DATA EXCERPT:
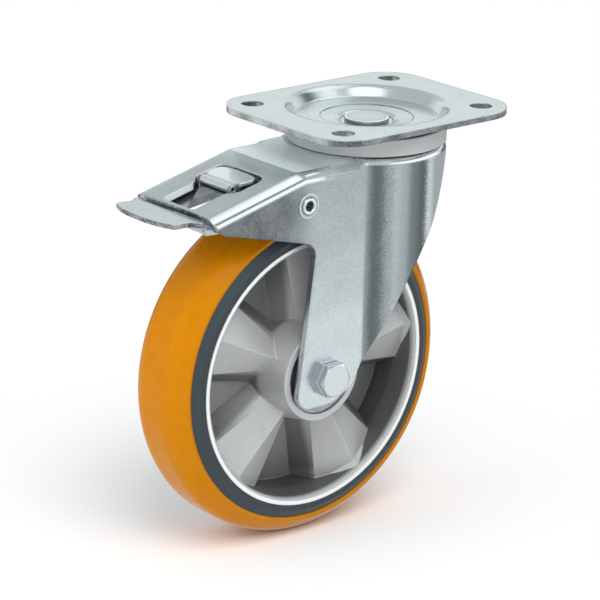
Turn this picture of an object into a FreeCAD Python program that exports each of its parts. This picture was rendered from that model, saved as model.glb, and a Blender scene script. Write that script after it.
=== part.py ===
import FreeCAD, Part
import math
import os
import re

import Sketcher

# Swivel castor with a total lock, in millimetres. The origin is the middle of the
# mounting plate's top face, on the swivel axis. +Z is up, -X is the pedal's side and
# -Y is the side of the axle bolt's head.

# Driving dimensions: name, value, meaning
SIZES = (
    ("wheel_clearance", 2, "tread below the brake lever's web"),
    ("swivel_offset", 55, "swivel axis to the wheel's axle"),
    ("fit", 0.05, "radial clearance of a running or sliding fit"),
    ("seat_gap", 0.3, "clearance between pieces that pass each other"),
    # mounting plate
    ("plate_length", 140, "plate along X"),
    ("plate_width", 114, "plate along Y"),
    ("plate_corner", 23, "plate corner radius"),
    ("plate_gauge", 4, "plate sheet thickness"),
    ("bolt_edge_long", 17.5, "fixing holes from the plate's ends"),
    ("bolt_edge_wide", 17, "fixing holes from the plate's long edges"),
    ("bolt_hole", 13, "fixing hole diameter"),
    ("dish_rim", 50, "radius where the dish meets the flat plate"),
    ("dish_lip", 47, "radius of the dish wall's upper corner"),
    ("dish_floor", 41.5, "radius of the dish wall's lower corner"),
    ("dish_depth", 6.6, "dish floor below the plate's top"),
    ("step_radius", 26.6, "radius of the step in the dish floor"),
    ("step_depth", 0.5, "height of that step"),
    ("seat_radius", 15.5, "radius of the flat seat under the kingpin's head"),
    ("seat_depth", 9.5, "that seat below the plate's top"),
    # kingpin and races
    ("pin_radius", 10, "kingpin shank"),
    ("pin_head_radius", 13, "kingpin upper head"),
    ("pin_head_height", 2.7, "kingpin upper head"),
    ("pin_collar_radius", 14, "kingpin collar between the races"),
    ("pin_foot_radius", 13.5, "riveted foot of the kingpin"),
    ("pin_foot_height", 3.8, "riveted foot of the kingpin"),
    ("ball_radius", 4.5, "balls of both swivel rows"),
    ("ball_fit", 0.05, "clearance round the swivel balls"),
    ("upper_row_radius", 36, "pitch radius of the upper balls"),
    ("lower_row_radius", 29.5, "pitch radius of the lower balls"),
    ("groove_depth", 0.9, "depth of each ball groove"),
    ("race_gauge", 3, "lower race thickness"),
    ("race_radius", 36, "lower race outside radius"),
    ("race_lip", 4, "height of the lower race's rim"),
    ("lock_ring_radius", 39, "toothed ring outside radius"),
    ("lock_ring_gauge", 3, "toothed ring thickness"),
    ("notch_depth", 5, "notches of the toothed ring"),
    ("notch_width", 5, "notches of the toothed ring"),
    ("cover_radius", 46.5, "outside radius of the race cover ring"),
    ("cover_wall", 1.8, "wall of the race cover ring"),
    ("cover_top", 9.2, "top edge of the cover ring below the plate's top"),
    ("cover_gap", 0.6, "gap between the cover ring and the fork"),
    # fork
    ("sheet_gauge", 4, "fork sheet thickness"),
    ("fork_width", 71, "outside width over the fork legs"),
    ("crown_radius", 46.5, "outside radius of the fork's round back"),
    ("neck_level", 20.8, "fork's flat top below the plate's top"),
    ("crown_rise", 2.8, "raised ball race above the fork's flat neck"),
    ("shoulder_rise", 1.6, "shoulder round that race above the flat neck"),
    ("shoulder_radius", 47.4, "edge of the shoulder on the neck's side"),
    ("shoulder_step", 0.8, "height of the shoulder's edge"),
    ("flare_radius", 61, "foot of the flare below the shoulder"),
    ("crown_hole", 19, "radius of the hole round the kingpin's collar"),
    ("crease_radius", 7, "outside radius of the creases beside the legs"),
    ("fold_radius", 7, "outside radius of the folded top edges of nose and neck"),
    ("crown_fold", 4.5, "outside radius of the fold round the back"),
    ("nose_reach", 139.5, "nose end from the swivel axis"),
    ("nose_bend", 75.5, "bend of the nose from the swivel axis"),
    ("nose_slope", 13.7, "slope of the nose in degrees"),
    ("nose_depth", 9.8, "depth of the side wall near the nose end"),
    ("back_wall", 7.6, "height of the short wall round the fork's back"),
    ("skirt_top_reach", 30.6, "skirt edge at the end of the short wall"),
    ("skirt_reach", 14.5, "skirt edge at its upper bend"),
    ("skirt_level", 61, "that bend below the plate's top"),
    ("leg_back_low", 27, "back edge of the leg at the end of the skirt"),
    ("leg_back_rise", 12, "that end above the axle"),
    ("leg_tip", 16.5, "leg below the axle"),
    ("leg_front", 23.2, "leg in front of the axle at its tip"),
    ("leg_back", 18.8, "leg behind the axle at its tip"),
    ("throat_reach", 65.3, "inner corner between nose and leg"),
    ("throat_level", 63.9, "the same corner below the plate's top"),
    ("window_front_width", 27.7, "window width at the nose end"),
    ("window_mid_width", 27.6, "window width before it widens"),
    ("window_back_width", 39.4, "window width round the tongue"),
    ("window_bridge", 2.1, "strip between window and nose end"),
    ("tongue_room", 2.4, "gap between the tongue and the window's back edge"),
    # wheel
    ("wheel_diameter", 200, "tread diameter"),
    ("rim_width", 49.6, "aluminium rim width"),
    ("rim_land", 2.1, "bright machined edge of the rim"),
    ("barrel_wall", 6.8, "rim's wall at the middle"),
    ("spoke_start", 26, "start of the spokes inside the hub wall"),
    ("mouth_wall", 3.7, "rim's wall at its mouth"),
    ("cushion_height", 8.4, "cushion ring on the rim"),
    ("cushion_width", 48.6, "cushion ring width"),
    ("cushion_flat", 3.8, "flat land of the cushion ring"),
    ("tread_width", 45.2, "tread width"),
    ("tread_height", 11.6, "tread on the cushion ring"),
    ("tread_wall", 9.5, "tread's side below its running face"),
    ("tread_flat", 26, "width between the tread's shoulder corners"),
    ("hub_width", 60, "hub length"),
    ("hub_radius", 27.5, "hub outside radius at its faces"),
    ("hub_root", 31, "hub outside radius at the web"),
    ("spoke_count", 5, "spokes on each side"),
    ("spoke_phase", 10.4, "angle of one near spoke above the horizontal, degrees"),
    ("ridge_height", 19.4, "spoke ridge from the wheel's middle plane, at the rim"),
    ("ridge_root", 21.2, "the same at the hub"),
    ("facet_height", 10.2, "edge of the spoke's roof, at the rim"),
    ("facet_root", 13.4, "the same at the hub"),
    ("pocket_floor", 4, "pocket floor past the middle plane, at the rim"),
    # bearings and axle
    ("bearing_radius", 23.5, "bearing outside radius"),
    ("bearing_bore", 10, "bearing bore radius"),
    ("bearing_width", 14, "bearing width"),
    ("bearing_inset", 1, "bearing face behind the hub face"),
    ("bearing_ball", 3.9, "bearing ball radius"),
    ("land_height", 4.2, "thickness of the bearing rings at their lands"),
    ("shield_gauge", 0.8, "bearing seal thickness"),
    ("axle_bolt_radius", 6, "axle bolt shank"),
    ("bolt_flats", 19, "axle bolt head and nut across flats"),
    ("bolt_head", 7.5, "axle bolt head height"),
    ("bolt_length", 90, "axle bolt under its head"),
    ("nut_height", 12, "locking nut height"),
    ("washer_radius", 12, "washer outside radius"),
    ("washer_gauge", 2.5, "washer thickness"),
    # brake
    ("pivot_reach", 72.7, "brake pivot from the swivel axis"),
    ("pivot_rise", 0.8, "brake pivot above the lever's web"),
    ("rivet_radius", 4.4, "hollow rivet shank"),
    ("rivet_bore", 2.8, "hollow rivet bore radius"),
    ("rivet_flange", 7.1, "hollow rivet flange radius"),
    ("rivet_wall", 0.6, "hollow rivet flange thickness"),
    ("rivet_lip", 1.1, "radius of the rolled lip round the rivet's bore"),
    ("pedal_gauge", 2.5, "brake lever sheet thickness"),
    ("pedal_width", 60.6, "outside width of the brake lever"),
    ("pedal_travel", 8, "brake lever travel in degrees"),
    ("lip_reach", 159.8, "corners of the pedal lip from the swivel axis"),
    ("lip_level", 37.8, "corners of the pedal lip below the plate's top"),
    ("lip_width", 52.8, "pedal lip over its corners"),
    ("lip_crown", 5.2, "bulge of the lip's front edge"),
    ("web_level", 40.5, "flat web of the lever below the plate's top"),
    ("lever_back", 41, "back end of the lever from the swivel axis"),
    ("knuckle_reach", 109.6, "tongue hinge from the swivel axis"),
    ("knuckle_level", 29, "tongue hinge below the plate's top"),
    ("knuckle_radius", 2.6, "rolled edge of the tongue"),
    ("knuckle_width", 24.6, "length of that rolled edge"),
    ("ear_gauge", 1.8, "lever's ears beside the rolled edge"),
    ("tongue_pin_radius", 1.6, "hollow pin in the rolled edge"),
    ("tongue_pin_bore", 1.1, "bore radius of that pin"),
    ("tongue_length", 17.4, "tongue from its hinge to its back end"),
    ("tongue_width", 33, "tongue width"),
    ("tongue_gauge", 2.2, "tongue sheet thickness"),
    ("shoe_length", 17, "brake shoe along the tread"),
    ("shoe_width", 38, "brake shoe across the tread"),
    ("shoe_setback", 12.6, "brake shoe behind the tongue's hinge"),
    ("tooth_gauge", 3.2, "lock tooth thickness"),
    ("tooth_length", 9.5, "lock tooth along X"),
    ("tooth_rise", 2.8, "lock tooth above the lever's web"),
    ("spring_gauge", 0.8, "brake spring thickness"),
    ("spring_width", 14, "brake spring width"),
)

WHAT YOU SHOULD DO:
Everything from the first line of the data through the line containing "# -Y is the side of the axle bolt's head." should be echoed exactly. Add nothing.

RESPONSE TO THE EXERCISE:
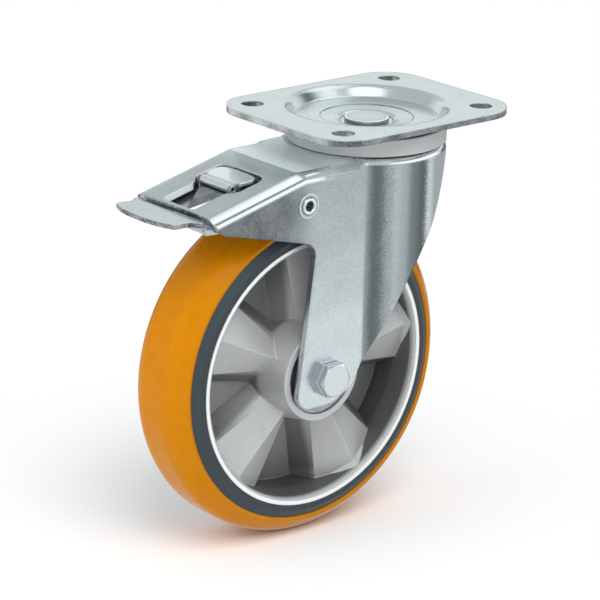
Turn this picture of an object into a FreeCAD Python program that exports each of its parts. This picture was rendered from that model, saved as model.glb, and a Blender scene script. Write that script after it.
=== part.py ===
import FreeCAD, Part
import math
import os
import re

import Sketcher

# Swivel castor with a total lock, in millimetres. The origin is the middle of the
# mounting plate's top face, on the swivel axis. +Z is up, -X is the pedal's side and
# -Y is the side of the axle bolt's head.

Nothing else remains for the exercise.